In the eyes of traditionalists, white-collar workers were loafers, and their loafing smacked of something radical. Especially in America, where small farming was a cornerstone of the early national economy, and where wealth was built up by active pursuits, the affairs of urban offices, counting-rooms, and salesrooms were incomprehensible. Clerks labored over paperwork that would never have existed a generation earlier. They produced nothing tangible, only more paperwork. However, the young men seeking clerical jobs believed they were on an upward path—that they would eventually become proprietors themselves.

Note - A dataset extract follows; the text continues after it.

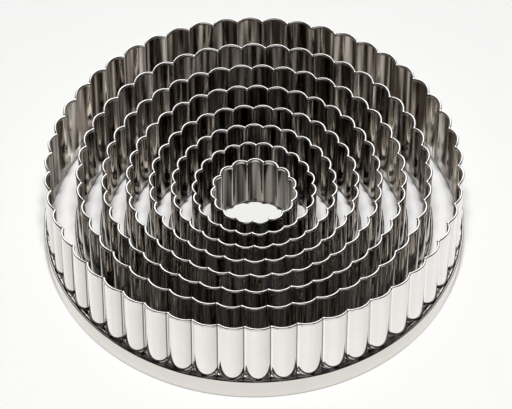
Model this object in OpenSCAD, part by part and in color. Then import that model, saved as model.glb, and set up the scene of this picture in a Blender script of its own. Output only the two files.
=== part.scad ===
// Set of round biscuit cutters, nested one inside the next and standing on the worktop.
// Each cutter is two-edged: a fluted cutting edge on top and a plain cutting edge underneath.
// It has two pieces of thin polished steel sheet: a fluted wall and the plain collar at its foot.
// Cutter 1 is the largest and cutter 8 the smallest. All dimensions are in millimetres.
// The origin is on the worktop at the middle of the set, and +Z points up.

/* [Diameters] */

// Diameter of the smallest cutter, over its flutes
smallest_d = 21; // [19:0.5:26]

// Diameter step from cutter 8 to cutter 7
step_7 = 9; // [8:0.5:14]

// Diameter step from cutter 7 to cutter 6
step_6 = 10; // [8:0.5:14]

// Diameter step from cutter 6 to cutter 5
step_5 = 10.5; // [8:0.5:14]

// Diameter step from cutter 5 to cutter 4
step_4 = 11; // [8:0.5:14]

// Diameter step from cutter 4 to cutter 3
step_3 = 11.5; // [8:0.5:16]

// Diameter step from cutter 3 to cutter 2
step_2 = 12; // [8:0.5:16]

// Diameter step from cutter 2 to cutter 1
step_1 = 15; // [8:0.5:20]

/* [Heights] */

// Height of the smallest cutter
smallest_h = 16; // [12:0.5:24]

// Extra height of a larger cutter, as a share of its extra diameter
height_share = 0.105; // [0:0.005:0.2]

// Height of the plain collar on the smallest cutter
smallest_collar_h = 1.4; // [1:0.1:3]

// Extra height of a larger cutter's collar, as a share of its extra diameter
collar_share = 0.056; // [0:0.002:0.08]

/* [Flutes] */

// Number of flutes round cutter 8
flutes_8 = 15; // [13:1:17]

// Number of flutes round cutter 7
flutes_7 = 22; // [18:1:24]

// Number of flutes round cutter 6
flutes_6 = 27; // [24:1:30]

// Number of flutes round cutter 5
flutes_5 = 31; // [28:1:35]

// Number of flutes round cutter 4
flutes_4 = 37; // [33:1:40]

// Number of flutes round cutter 3
flutes_3 = 41; // [37:1:45]

// Number of flutes round cutter 2
flutes_2 = 44; // [40:1:48]

// Number of flutes round cutter 1
flutes_1 = 50; // [46:1:56]

// Depth of a flute as a share of its width
flute_depth_share = 0.18; // [0.1:0.01:0.2]

// How far the top edge dips from a crest to a valley, as a share of the cutter's diameter
rim_dip_share = 0.0045; // [0:0.0005:0.007]

// Height over which each valley slants out to the collar
valley_foot_h = 2.1; // [1:0.1:3]

/* [Sheet and edges] */

// Thickness of the steel sheet
sheet_t = 0.4; // [0.3:0.05:0.5]

// Height of the rolled edge along the top of the flutes
rim_h = 0.8; // [0.6:0.05:1.2]

// How far the rolled edge stands out from the sheet on each side
rim_out = 0.12; // [0.08:0.02:0.3]

// Radius of the bead rolled round the top of the collar
bead_r = 0.34; // [0.25:0.01:0.45]

// How far the plain lap of the wall stands out past the crests
lap_out = 0.05; // [0.03:0.01:0.1]

// Gap between the collar and the lap of the wall inside it
lap_gap = 0.05; // [0.03:0.01:0.1]

// Share of the collar's height that the wall's lap reaches down
lap_share = 0.6; // [0.4:0.05:0.8]

/* [Hidden] */

$fn = 96;

// Diameters over the flutes, from cutter 1 to cutter 8, built up from the smallest so that they nest.
d_8 = smallest_d;
d_7 = d_8 + step_7;
d_6 = d_7 + step_6;
d_5 = d_6 + step_5;
d_4 = d_5 + step_4;
d_3 = d_4 + step_3;
d_2 = d_3 + step_2;
d_1 = d_2 + step_1;
diameters = [d_1, d_2, d_3, d_4, d_5, d_6, d_7, d_8];

flutes = [flutes_1, flutes_2, flutes_3, flutes_4, flutes_5, flutes_6, flutes_7, flutes_8];

// Angle from the front (-Y) round to the nearest crest. Each cutter lies turned by chance.
turns = [1.1, 0.2, 1, 3.2, 0.5, 6.7, 6.2, 10.3];

// Radius at the crests, and how much wider than the smallest cutter this one is.
function crest_r(k) = diameters[k - 1] / 2;
function extra_d(k) = diameters[k - 1] - smallest_d;

// Heights of the cutter and of its collar.
function cutter_h(k) = smallest_h + height_share * extra_d(k);
function collar_h(k) = smallest_collar_h + collar_share * extra_d(k);

// Half the angle that one flute takes up, and how deep the flute is.
function half_angle(k) = 180 / flutes[k - 1];
function flute_depth(k) = flute_depth_share * PI * diameters[k - 1] / flutes[k - 1];
function valley_r(k) = crest_r(k) - flute_depth(k);

// A lobe is an arc through two valleys and the crest between them.
// lobe_at is the distance of its centre from the axis and lobe_r its radius.
function lobe_at(k) = (pow(crest_r(k), 2) - pow(valley_r(k), 2))
    / (2 * (crest_r(k) - valley_r(k) * cos(half_angle(k))));
function lobe_r(k) = crest_r(k) - lobe_at(k);

// Distance from the axis at which two neighbouring lobes meet, with their arcs grown by grow.
function meet_r(k, grow) = lobe_at(k) * cos(half_angle(k))
    + sqrt(pow(lobe_r(k) + grow, 2) - pow(lobe_at(k) * sin(half_angle(k)), 2));

// Outer radius of the plain lap, and inner radius of the collar that it slips into.
function lap_r(k) = crest_r(k) + lap_out;
function collar_r(k) = lap_r(k) + lap_gap;

// How far the top edge dips, and its height at a distance r from the axis.
function rim_dip(k) = rim_dip_share * diameters[k - 1];
function rim_z(k, r) = cutter_h(k) - rim_dip(k) * (crest_r(k) + rim_out - r) / flute_depth(k);

// Area inside the fluted outline of cutter k, with every arc grown outwards by grow.
module fluted_area(k, grow = 0) {
    circle(r = lobe_at(k));
    for (i = [0 : flutes[k - 1] - 1]) {
        rotate(2 * i * half_angle(k))
            translate([lobe_at(k), 0])
                circle(r = lobe_r(k) + grow);
    }
}

// Fluted column from z = low up past the top edge, which above_rim then cuts to its height.
module fluted_column(k, low, grow = 0) {
    translate([0, 0, low])
        linear_extrude(height = cutter_h(k) + sheet_t - low)
            fluted_area(k, grow);
}

// Everything above the top edge. Its underside is the shallow cone that the rim lies on.
module above_rim(k) {
    near = valley_r(k) - 3 * sheet_t;
    far = crest_r(k) + 3 * sheet_t;
    top = cutter_h(k) + 3 * sheet_t;
    rotate_extrude()
        polygon([
            [near, rim_z(k, near)],
            [far, rim_z(k, far)],
            [far, top],
            [near, top]
        ]);
}

// Cone that carries the valleys of the outline, grown by grow, out to the plain lap.
// It runs a little past the point where the valleys meet it.
module valley_foot(k, grow = 0) {
    past = 1.05;
    low_r = lap_r(k) + grow;
    translate([0, 0, collar_h(k)])
        cylinder(h = past * valley_foot_h, r1 = low_r, r2 = low_r - past * (low_r - meet_r(k, grow)));
}

// Sheet bent into lobes, with the valleys slanting out at the foot.
module lobed_sheet(k) {
    difference() {
        union() {
            fluted_column(k, collar_h(k));
            valley_foot(k);
        }
        fluted_column(k, collar_h(k), -sheet_t);
        valley_foot(k, -sheet_t);
    }
}

// Rolled edge: a thicker band that follows the flutes along the top.
module rolled_edge(k) {
    low = cutter_h(k) - rim_dip(k) - rim_h;
    difference() {
        fluted_column(k, low, rim_out);
        fluted_column(k, low, -sheet_t - rim_out);
    }
}

// Plain ring at the bottom of the wall that slips inside the collar.
module plain_lap(k) {
    lap_h = collar_h(k) * lap_share;
    translate([0, 0, collar_h(k) - lap_h])
        linear_extrude(height = lap_h)
            difference() {
                circle(r = lap_r(k));
                circle(r = lap_r(k) - sheet_t);
            }
}

// Fluted wall in one piece, cut to the height of its top edge.
module fluted_wall(k) {
    difference() {
        union() {
            lobed_sheet(k);
            rolled_edge(k);
            plain_lap(k);
        }
        above_rim(k);
    }
}

// Plain collar: a straight band that carries the plain cutting edge, with a bead at its top.
module plain_collar(k) {
    rotate_extrude()
        union() {
            translate([collar_r(k), 0])
                square([sheet_t, collar_h(k) - bead_r]);
            translate([collar_r(k) + bead_r, collar_h(k) - bead_r])
                circle(r = bead_r);
        }
}

// Turns cutter k about the axis to the place it lies in.
module turned(k) {
    rotate(turns[k - 1] - 90)
        children();
}

// The sixteen pieces, two for each cutter. A plain collar looks the same however it is turned.
module cutter_1_wall() { color("gainsboro") turned(1) fluted_wall(1); }
module cutter_2_wall() { color("gainsboro") turned(2) fluted_wall(2); }
module cutter_3_wall() { color("gainsboro") turned(3) fluted_wall(3); }
module cutter_4_wall() { color("gainsboro") turned(4) fluted_wall(4); }
module cutter_5_wall() { color("gainsboro") turned(5) fluted_wall(5); }
module cutter_6_wall() { color("gainsboro") turned(6) fluted_wall(6); }
module cutter_7_wall() { color("gainsboro") turned(7) fluted_wall(7); }
module cutter_8_wall() { color("gainsboro") turned(8) fluted_wall(8); }

module cutter_1_collar() { color("silver") plain_collar(1); }
module cutter_2_collar() { color("silver") plain_collar(2); }
module cutter_3_collar() { color("silver") plain_collar(3); }
module cutter_4_collar() { color("silver") plain_collar(4); }
module cutter_5_collar() { color("silver") plain_collar(5); }
module cutter_6_collar() { color("silver") plain_collar(6); }
module cutter_7_collar() { color("silver") plain_collar(7); }
module cutter_8_collar() { color("silver") plain_collar(8); }

cutter_1_wall();
cutter_1_collar();
cutter_2_wall();
cutter_2_collar();
cutter_3_wall();
cutter_3_collar();
cutter_4_wall();
cutter_4_collar();
cutter_5_wall();
cutter_5_collar();
cutter_6_wall();
cutter_6_collar();
cutter_7_wall();
cutter_7_collar();
cutter_8_wall();
cutter_8_collar();
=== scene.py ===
# %% [markdown]
# # A nested set of round biscuit cutters
#
# The set is eight loose rings of thin polished steel, one inside the next, standing on a white
# worktop. Each ring cuts with two edges: a fluted wall with a rolled rim on top, and a plain
# collar at the foot. The rings could be modelled one by one, but all of them follow one rule,
# so this lesson writes the rule down once, as Geometry Nodes, and runs it for each size.

# %% Load the solid model that fixes every size and place
import math

import bpy
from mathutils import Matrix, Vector


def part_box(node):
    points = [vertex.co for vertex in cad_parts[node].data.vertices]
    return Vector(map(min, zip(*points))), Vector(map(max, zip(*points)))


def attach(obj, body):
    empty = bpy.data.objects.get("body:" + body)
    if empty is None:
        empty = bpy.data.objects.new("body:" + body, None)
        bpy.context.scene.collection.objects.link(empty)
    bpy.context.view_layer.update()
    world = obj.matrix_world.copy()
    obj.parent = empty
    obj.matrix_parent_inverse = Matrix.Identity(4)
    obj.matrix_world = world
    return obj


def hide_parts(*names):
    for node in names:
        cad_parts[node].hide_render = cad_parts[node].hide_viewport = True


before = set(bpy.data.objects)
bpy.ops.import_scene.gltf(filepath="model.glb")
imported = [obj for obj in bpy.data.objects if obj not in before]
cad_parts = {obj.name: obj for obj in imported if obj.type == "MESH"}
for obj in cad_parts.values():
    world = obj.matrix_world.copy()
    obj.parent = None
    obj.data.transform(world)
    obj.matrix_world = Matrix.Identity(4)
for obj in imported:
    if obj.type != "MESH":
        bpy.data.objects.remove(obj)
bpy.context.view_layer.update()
scene = bpy.context.scene

# %% [markdown]
# ## Sizes of the sheet
#
# The large sizes come from the solid model: the radius and height of each cutter are measured
# on its two solids. What can't be read from a box is written here in millimetres, as on a
# workshop drawing: the sheet, the rolled rim, the bead on the collar and the flutes. Flutes are
# counted, because the real rings are crimped on dies with a whole number of teeth. Sizes that
# grow with the cutter are shares: the lap and the valleys' feet of the collar's height, the dip
# of the rim of the diameter, and the depth of a flute of its width.

# %% Millimetre sizes shared by all the cutters
MM = 0.001
SHEET = 0.4 * MM
RIM_OUT = 0.12 * MM
COLLAR_BEAD_R = 0.34 * MM
LAP_OUT = 0.05 * MM
LAP_GAP = 0.05 * MM
LAP_SHARE = 0.6
RIM_DIP_SHARE = 0.0045
VALLEY_FOOT_SHARE = 0.38
FLUTE_DEPTH_SHARE = 0.18

# From cutter 1, the largest, to cutter 8: flutes, and degrees from the front to the first crest.
FLUTES = [50, 44, 41, 37, 31, 27, 22, 15]
TURNS = [1.1, 0.2, 1.0, 3.2, 0.5, 6.7, 6.2, 10.3]
print(f"sheet {SHEET / MM:.1f} mm thick, {sum(FLUTES)} flutes in all")


# %% Measure each cutter on its solids
def measure_cutter(number):
    """Sizes of one cutter, in metres and radians, worked out from its two solids."""
    low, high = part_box(f"cutter_{number}_collar")
    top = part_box(f"cutter_{number}_wall")[1].z
    lap_r = (high.x - low.x) / 2 - 2 * COLLAR_BEAD_R - LAP_GAP
    crest_r = lap_r - LAP_OUT
    flutes = FLUTES[number - 1]
    half_angle = math.pi / flutes
    depth = FLUTE_DEPTH_SHARE * 2 * crest_r * half_angle
    valley_r = crest_r - depth
    lobe_at = (crest_r**2 - valley_r**2) / (2 * (crest_r - valley_r * math.cos(half_angle)))
    return {
        "number": number,
        "flutes": flutes,
        "turn": math.radians(TURNS[number - 1] - 90) - half_angle,
        "crest_r": crest_r,
        "depth": depth,
        "lap_r": lap_r,
        "collar_r": lap_r + LAP_GAP,
        "lobe_at": lobe_at,
        "lobe_r": crest_r - lobe_at,
        "collar_h": high.z,
        "top": top,
    }


cutters = [measure_cutter(number) for number in range(1, 9)]
for cutter in cutters:
    print(
        f"cutter {cutter['number']}: {2 * cutter['crest_r'] / MM:.1f} mm across, "
        f"{cutter['top'] / MM:.1f} mm high, collar {cutter['collar_h'] / MM:.1f} mm"
    )

# %% [markdown]
# ## One small helper for every node
#
# Both the shapes and the finishes below are node trees. A tree written in a script is easiest to
# read when each node is one call that names its kind, its settings and what feeds it. The
# commonest kinds have long names, so they get short ones. A colour mix has many sockets, most of
# them hidden, so the places of the ones in use have names too.

# %% Add a node with its settings and links
MATH = "ShaderNodeMath"
MIX = "ShaderNodeMix"
NOISE = "ShaderNodeTexNoise"
RANGE = "ShaderNodeMapRange"
ATTRIBUTE = "ShaderNodeAttribute"
SHARE, FIRST, SECOND, MIXED = 0, 6, 7, 2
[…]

Often they were mistaken, but dressing the part each day and working in such close proximity to their superiors created delusions. In the meantime, a chorus of criticism grew. Public commentators from Noah Webster to Henry Ward Beecher called upon fathers to keep their sons near home, where they could help themselves and also do their civic part by taking up manual production.

Sheet music, “Since James Put on High Collars” (1877). The song was a hit for Pat Rooney, Sr., a popular variety entertainer in the theaters of New York’s Bowery. (Courtesy of the Lester S. Levy Collection of Sheet Music, The Sheridan Libraries, The Johns Hopkins University)
Clothing, and collars in particular, became an icon for all that seemed to be perverted about the new commercial economy and its revised social order. In 1877, the variety entertainer Pat Rooney was singing about a father’s anxieties after his son had “put on high collars.” Walt Whitman, who had opened his Leaves of Grass (1855) with a scene of noble, contemplative loafing, took another tone entirely when it came to the white-collared strivers along Broadway: “What wretched, spindling, ‘forked radishes’ would they be, and how ridiculously would their natty demeanor appear,” he charged, “if suddenly they could all be stript naked!” (He owed the colorful insult to Shakespeare’s Falstaff.)
If clothing indeed made the man, it may not always have made him into what he had expected. More than any other outcome, urban strivers pooled into a new class of their own, and its porous boundaries left them open to sniping from all sides.